# Given problem:
Write every line of the material out exactly as shown.
-- START Data lines --
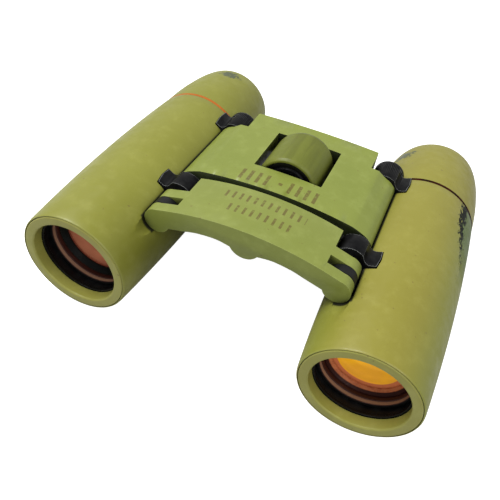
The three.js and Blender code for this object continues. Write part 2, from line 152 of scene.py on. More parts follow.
def lathe(name, rings, n=128, cx=BX, cz=BZ, steps=4):
    """Solid turned about the axis through (cx, cz); a ring is (radius, y) or (radius, y, fillet)."""
    on_axis = rings[0][0] == 0
    prof = rounded(rings, closed=not on_axis, steps=steps)
    verts, rows = [], []
    for r, y in prof:
        if r < 1e-6:
            rows.append([len(verts)] * n)
            verts.append((cx, Y(y), cz))
            continue
        rows.append(list(range(len(verts), len(verts) + n)))
        for k in range(n):
            t = TAU * k / n
            verts.append((cx + r * math.sin(t), Y(y), cz + r * math.cos(t)))
    faces, m = [], len(prof)
    for i in range(m - 1 if on_axis else m):
        a, b = rows[i], rows[(i + 1) % m]
        for k in range(n):
            q = [a[k], a[(k + 1) % n], b[(k + 1) % n], b[k]]
            f = [v for j, v in enumerate(q) if v not in q[:j]]
            if len(f) > 2:
                faces.append(f)
    return new_object(name, verts, faces)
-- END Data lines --
# Full solution:
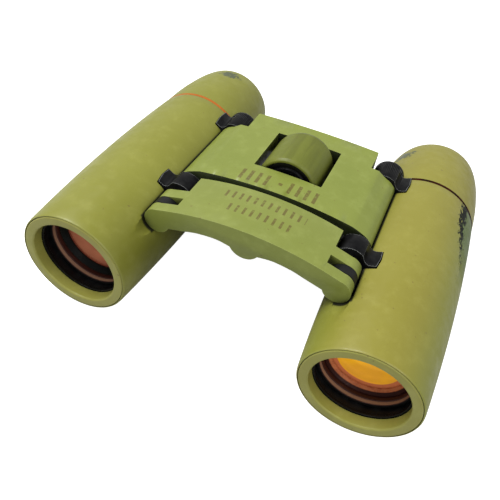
The three.js and Blender code for this object continues. Write part 2, from line 152 of scene.py on. More parts follow.
def lathe(name, rings, n=128, cx=BX, cz=BZ, steps=4):
    """Solid turned about the axis through (cx, cz); a ring is (radius, y) or (radius, y, fillet)."""
    on_axis = rings[0][0] == 0
    prof = rounded(rings, closed=not on_axis, steps=steps)
    verts, rows = [], []
    for r, y in prof:
        if r < 1e-6:
            rows.append([len(verts)] * n)
            verts.append((cx, Y(y), cz))
            continue
        rows.append(list(range(len(verts), len(verts) + n)))
        for k in range(n):
            t = TAU * k / n
            verts.append((cx + r * math.sin(t), Y(y), cz + r * math.cos(t)))
    faces, m = [], len(prof)
    for i in range(m - 1 if on_axis else m):
        a, b = rows[i], rows[(i + 1) % m]
        for k in range(n):
            q = [a[k], a[(k + 1) % n], b[(k + 1) % n], b[k]]
            f = [v for j, v in enumerate(q) if v not in q[:j]]
            if len(f) > 2:
                faces.append(f)
    return new_object(name, verts, faces)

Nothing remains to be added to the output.